Linear equations are fundamental because they represent the steady, unchanging relationships and can predict how one variable influences another. When these lines are plotted on a graph, the point or points where they intersect are solutions to the system. Every intersection tells a story about collaboration or agreement represented by shared values for \(x\) and \(y\).

The substitution method is a powerful tool for solving systems of equations. It involves solving one of the equations for one variable and substituting that expression into the other equation. This method is highly effective, especially when one equation is already simplified, or it can be easily manipulated to express one variable.
In our exercise:

• We started with the simpler equation \(x - y = 2\) and solved for \(x\), giving us \(x = y + 2\).
• This expression for \(x\) was then substituted into the first equation, transforming \(3x + 5y = 14\) into a solvable equation with just one variable.

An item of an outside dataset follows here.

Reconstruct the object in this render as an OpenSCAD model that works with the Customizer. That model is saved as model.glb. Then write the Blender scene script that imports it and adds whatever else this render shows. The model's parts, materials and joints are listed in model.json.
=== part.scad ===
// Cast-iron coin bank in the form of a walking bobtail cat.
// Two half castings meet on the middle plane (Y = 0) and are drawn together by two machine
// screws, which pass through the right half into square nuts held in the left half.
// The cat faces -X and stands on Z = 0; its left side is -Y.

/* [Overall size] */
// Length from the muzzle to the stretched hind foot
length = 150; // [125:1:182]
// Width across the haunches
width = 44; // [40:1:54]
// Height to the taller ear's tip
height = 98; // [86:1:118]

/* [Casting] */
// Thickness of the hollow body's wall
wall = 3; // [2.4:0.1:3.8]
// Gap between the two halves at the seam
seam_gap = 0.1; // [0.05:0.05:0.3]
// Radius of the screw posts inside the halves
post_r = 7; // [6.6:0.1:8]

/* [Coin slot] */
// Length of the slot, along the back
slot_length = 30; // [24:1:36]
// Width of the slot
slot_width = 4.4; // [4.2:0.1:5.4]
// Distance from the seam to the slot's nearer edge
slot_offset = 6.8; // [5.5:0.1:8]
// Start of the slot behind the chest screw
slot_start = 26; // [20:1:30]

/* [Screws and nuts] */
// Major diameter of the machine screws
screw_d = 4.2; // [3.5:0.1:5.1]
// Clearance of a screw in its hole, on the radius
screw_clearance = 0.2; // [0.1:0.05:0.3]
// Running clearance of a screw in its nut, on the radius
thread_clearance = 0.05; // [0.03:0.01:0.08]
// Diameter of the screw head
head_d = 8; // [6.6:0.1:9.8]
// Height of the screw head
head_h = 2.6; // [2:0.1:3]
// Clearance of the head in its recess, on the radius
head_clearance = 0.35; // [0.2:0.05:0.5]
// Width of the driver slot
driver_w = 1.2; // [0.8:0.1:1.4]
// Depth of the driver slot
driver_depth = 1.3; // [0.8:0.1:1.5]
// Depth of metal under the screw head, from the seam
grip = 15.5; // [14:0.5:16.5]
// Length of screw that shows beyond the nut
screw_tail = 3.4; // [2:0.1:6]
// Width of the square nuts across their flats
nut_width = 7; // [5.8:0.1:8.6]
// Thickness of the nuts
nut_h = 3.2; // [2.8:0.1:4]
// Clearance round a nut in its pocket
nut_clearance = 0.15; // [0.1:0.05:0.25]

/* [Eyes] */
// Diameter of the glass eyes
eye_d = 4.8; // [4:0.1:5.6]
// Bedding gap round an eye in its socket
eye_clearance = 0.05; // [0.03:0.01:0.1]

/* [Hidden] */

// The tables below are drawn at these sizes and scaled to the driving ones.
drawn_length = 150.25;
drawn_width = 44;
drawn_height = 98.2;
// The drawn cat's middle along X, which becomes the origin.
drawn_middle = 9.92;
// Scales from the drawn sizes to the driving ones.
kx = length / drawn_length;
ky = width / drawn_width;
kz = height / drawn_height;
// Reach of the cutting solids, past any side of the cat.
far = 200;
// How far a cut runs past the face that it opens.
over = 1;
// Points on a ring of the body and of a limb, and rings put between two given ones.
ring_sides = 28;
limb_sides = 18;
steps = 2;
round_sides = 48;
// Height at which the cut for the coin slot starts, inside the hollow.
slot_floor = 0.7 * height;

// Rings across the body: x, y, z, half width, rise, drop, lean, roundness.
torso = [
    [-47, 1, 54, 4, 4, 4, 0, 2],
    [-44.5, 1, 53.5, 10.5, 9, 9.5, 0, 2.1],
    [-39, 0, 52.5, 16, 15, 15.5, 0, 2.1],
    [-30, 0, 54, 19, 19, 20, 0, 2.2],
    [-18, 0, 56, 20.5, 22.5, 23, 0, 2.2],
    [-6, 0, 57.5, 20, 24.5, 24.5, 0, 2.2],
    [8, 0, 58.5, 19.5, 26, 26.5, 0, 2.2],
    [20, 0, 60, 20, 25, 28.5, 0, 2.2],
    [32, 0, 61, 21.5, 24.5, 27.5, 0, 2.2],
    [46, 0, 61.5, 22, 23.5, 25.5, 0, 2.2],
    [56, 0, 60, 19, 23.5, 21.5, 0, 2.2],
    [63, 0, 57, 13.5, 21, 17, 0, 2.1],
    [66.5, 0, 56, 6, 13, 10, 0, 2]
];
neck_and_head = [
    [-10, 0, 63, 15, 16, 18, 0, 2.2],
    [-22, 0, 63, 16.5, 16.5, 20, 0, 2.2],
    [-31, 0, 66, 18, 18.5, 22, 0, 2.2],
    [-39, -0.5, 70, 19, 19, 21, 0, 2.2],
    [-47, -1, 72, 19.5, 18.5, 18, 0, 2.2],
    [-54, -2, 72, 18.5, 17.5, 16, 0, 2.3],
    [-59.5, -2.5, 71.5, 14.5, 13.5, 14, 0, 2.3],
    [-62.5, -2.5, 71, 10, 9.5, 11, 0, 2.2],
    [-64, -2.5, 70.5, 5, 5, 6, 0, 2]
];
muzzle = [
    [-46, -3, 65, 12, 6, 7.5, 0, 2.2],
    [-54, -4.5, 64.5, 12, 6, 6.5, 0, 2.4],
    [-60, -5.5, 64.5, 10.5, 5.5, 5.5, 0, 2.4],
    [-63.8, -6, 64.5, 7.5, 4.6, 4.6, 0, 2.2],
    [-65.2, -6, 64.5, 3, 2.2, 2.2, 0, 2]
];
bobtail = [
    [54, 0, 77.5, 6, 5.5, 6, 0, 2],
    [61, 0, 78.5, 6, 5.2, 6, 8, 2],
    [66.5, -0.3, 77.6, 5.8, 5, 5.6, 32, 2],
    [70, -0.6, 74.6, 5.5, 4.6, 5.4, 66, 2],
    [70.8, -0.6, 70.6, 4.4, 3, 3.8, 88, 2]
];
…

By focusing on one variable at a time, we reduce the complexity of a problem into a single-variable equation, making it much simpler to handle. This method is not only efficient but also deepens your understanding of how equations relate to one another.

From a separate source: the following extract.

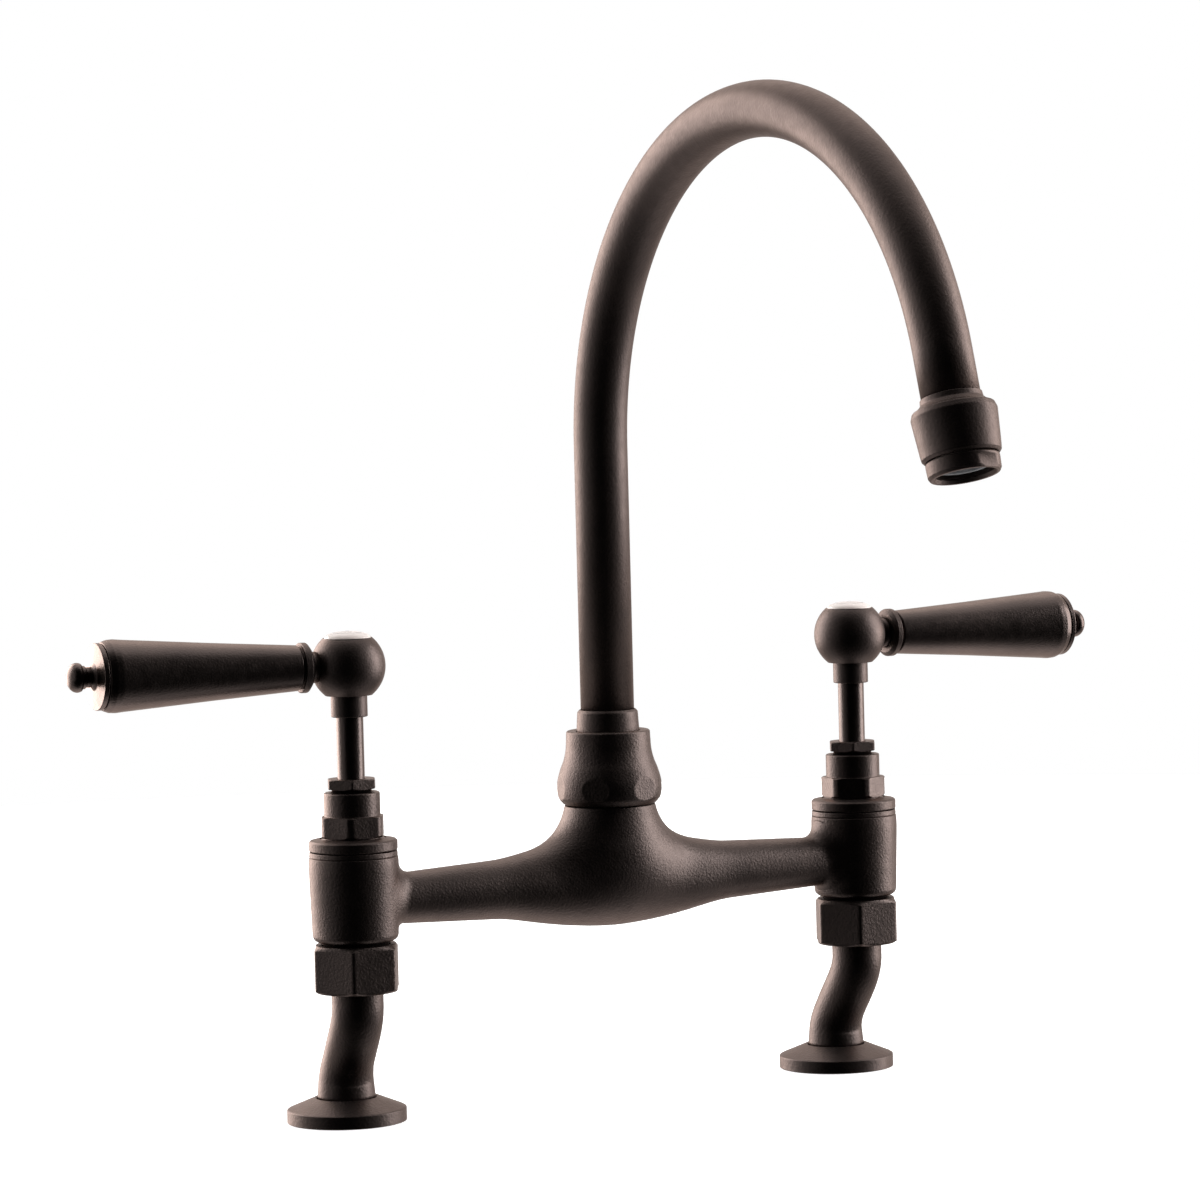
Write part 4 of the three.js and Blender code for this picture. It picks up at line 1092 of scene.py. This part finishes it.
turned_pair("lever_grip", BRONZE_LEVER, [
    (3.9, 18.7), (7.85, 18.7, 0.5), (9.85, 49.5, 90), (12.2, 81.5, 25),
    (12.48, 84.6, 6), (12.33, 86.7, 1.5), (11.5, 88.9, 0.5), (4.6, 88.9),
    (4.6, 36), (3.9, 36)], 128, lever_place)
# a flat disc that closes the grip, a short neck with a ring, and a knob
turned_pair("lever_finial", BRONZE_LEVER, [
    (0, 76), (4.2, 76), (4.2, 89.2), (11.4, 89.2, 0.25), (11.4, 90.95, 0.3),
    (4.7, 91.45, 0.8), (3.45, 92.4, 0.6), (3.45, 94.6, 0.2), (3.95, 94.85, 0.12),
    (3.95, 96.15, 0.1), *arc(5.05, 3.5, 97.4, math.asin(-1.2 / 3.5), math.pi / 2, 16)],
    place=lever_place)
turned_pair("spindle", BRONZE_LEVER, [
    (0, 76.6), (7.9, 76.6), (7.9, 82.6), (4.69, 84.6), (4.69, 144.3, 0.2),
    (4.0, 144.3), (4.0, 155.2), (0, 155.2)], 64)

# %% [markdown]
# ## Swivel nut
#
# The nut that holds the spout down is a little bell with six spanner flats ground on
# its bulge. A bell could be put together from arcs, but its side swells out and
# draws in again without a break, so a smooth curve through a few points suits it
# better. The flats only bite where the bulge is widest, which rounds their outlines.

# %% Bell and flats
BELL = flowing([(16.6, 105.3), (17.9, 106.9), (18.4, 108.7), (18.56, 111.0),
                (18.3, 113.6), (17.3, 117.2), (16.0, 120.6), (15.2, 124.2),
                (14.95, 127.8)], 8)
fit(turned("swivel_nut_fine", [
    (13.1, 105.0), (16.2, 105.0, 0.2), *BELL, (14.8, 130.95, 0.8),
    (11.35, 130.95, 0.5), (11.35, 123.4), (13.1, 123.4)], 288, None,
    hexagon(35.7, {0: 0.27}, 0.05, lambda radius, height: radius > 15)(0)),
    "swivel_nut", BRONZE_CAST)
print("swivel nut's bulge:", round(max(r for r, z in BELL), 2), "mm in radius")

# %% [markdown]
# ## Light, floor and camera
#
# The object stands in a white room that is dark toward the camera. Dark metal then
# shows a black core with bright flanks, which is how its round forms read. The white
# background is there only for rays that the camera sends, and the white walls only
# for rays that the metal mirrors. Neither puts extra light on the object.

# %% Room
FRONT = Vector((-0.487, -0.874, 0.0))   # toward the camera, where the room is dark
WARM_WHITE, WHITE = (1, 0.985, 0.975, 1), (1, 1, 1, 1)
LOOK_AT = (0, 0, 0.18)                  # what the lamps point at
AMBIENT, FLOOR_GLOW = 0.40, 0.75        # the room's own light, and the disc's
POLES = 1.45                            # straight up and down, against the walls


def room():
    world = bpy.data.worlds.new("white_room")
    bpy.context.scene.world = world
    world.use_nodes = True
    tree = world.node_tree
    tree.nodes.clear()
    ray = tree.nodes.new("ShaderNodeLightPath").outputs
    direction = tree.nodes.new("ShaderNodeTexCoord").outputs["Generated"]
    facing = node(tree, "ShaderNodeVectorMath", {"operation": "DOT_PRODUCT"},
                  _0=direction, _1=FRONT).outputs["Value"]
    walls = smooth_step(tree, facing, 0.45, -0.25)
    height = node(tree, "ShaderNodeSeparateXYZ", Vector=direction).outputs["Z"]
    ends = smooth_step(tree, maths(tree, "ABSOLUTE", height), 0.6, 1.0, POLES)
    above = maths(tree, "MULTIPLY", ends, smooth_step(tree, facing, 0.22, -0.30))

    def light(colour, strength):
        return node(tree, "ShaderNodeBackground", Color=colour,
                    Strength=strength).outputs[0]

    mirrored = light(WARM_WHITE, maths(tree, "ADD", walls, above))
    glossy = maths(tree, "MAXIMUM", ray["Is Glossy Ray"], ray["Is Transmission Ray"])
    on_object = node(tree, "ShaderNodeMixShader", _0=glossy, _1=light(WHITE, AMBIENT),
                     _2=mirrored)
    shown = node(tree, "ShaderNodeMixShader", _0=ray["Is Camera Ray"],
                 _1=on_object.outputs[0], _2=light(WHITE, 1.0))
    node(tree, "ShaderNodeOutputWorld", Surface=shown.outputs[0])


def floor():
    """A pale disc: white to the camera, with the faucet's shadow kept on it."""
    bpy.ops.mesh.primitive_circle_add(vertices=96, radius=1.2, fill_type="NGON",
                                      location=(0, 0, -0.0002))
    disc = bpy.context.object
    disc.name = "floor"
    material = bpy.data.materials.new("white_floor")
    material.use_nodes = True
    tree = material.node_tree
    tree.nodes.clear()
    to_camera = tree.nodes.new("ShaderNodeLightPath").outputs["Is Camera Ray"]
    from_below = tree.nodes.new("ShaderNodeNewGeometry").outputs["Backfacing"]
    lit = node(tree, "ShaderNodeBsdfDiffuse", Color=(0.8, 0.8, 0.8, 1)).outputs[0]
    glow = node(tree, "ShaderNodeEmission", Strength=FLOOR_GLOW).outputs[0]
    seen = node(tree, "ShaderNodeAddShader", _0=lit, _1=glow).outputs[0]
    clear = tree.nodes.new("ShaderNodeBsdfTransparent").outputs[0]
    shown = node(tree, "ShaderNodeMixShader", _0=to_camera, _1=lit, _2=seen)
    one_sided = node(tree, "ShaderNodeMixShader", _0=from_below, _1=shown.outputs[0],
                     _2=clear)
    node(tree, "ShaderNodeOutputMaterial", Surface=one_sided.outputs[0])
    disc.data.materials.append(material)
    disc.visible_glossy = False      # the metal mirrors the white room below instead


def soft_box(name, place, width, height, power):
    lamp = bpy.data.lights.new(name, "AREA")
    lamp.shape = "RECTANGLE"
    lamp.size, lamp.size_y, lamp.energy = width, height, power
    thing = add_object(name, lamp)
    back = Vector(place) - Vector(LOOK_AT)
    thing.matrix_world = Matrix.Translation(place) @ back.to_track_quat(
        "Z", "Y").to_matrix().to_4x4()
    thing.visible_camera = False


room()
floor()
soft_box("box_left", (-0.66, 1.35, 0.45), 1.4, 1.5, 48)
soft_box("box_right", (1.43, -0.45, 0.45), 0.9, 1.5, 38)
soft_box("box_behind", (1.0, 1.8, 2.2), 2.4, 1.4, 13)
soft_box("box_front_left", (-1.4, 0.1, 0.4), 0.9, 1.4, 2)
print(len(bpy.data.lights), "soft boxes round the faucet")

# %% [markdown]
# The camera was worked out from edges measured in the photograph: a long lens, to the
# left of the faucet's front and a little above it, tilted by a degree and a half.

# %% Camera
FOCAL_PX, PHOTO_PX, SENSOR_MM = 4987.06, 1200, 36.0
AZIMUTH, ELEVATION, ROLL = (math.radians(a) for a in (29.1257, 3.2473, -1.4812))
DISTANCE, TARGET_RIGHT, TARGET_UP = 1.762214, -0.0016157, 0.1770323


def camera():
    back = Vector((-math.sin(AZIMUTH) * math.cos(ELEVATION),
                   -math.cos(AZIMUTH) * math.cos(ELEVATION), math.sin(ELEVATION)))
    right = Vector((math.cos(AZIMUTH), -math.sin(AZIMUTH), 0))
    up = back.cross(right)
    tilted_right = right * math.cos(ROLL) + up * math.sin(ROLL)
    tilted_up = up * math.cos(ROLL) - right * math.sin(ROLL)
    target = right * TARGET_RIGHT + Vector((0, 0, TARGET_UP))
    lens = bpy.data.cameras.new("photo_camera")
    lens.sensor_width = SENSOR_MM
    lens.lens = SENSOR_MM * FOCAL_PX / PHOTO_PX
    lens.clip_start, lens.clip_end = 0.05, 40.0
    thing = add_object("photo_camera", lens)
    turn = Matrix((tilted_right, tilted_up, back)).transposed().to_4x4()
    thing.matrix_world = Matrix.Translation(target + back * DISTANCE) @ turn
    bpy.context.scene.camera = thing


camera()
bpy.context.scene.view_settings.view_transform = "Standard"
print("the camera stands at", [round(v, 3) for v in bpy.context.scene.camera.location])

# %% [markdown]
# ## Hidden pieces
#
# Seals, washers, valve discs and screws keep their construction meshes, whose
# shapes are right already, and get their finishes here.

# %% Finishes of the inner pieces
INNER = {"swivel_washer": NYLON, "aerator_seal": RUBBER}
for part, material in {"gland_packing": RUBBER, "seat_seal": RUBBER,
                       "base_gasket": RUBBER, "union_washer": FIBRE,
                       "fixed_disc": CERAMIC, "turning_disc": CERAMIC,
                       "hub_screw": STEEL}.items():
    INNER.update({f"{part}_{label}": material for label in SIDES})
for name, material in INNER.items():
    mesh = frame["nodes"][name].data
    mesh.materials.clear()
    mesh.materials.append(material)
print(len(INNER), "construction meshes finished")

The ultimate goal in working with equations is to solve for unknown variables. After substitution, our equation turned into a straightforward algebraic equation. From here, solving for a variable means performing arithmetic operations to isolate that variable on one side of the equation.
In our example:

• The simplified equation, \(8y + 6 = 14\), required subtracting six from both sides to reach: \(8y = 8\).
• Then, dividing both sides by 8 revealed \(y = 1\)..
• Once \(y\) was found, substituting back allowed us to solve for \(x\), arriving at \(x = 3\).

Solving for variables is not just about finding specific numbers; it's about understanding the path to getting there and comprehending each step's purpose. The clarity gained through solving all parts enlightens how these numbers interact within equations, ultimately finding the point \((3, 1)\) where our lines intersect.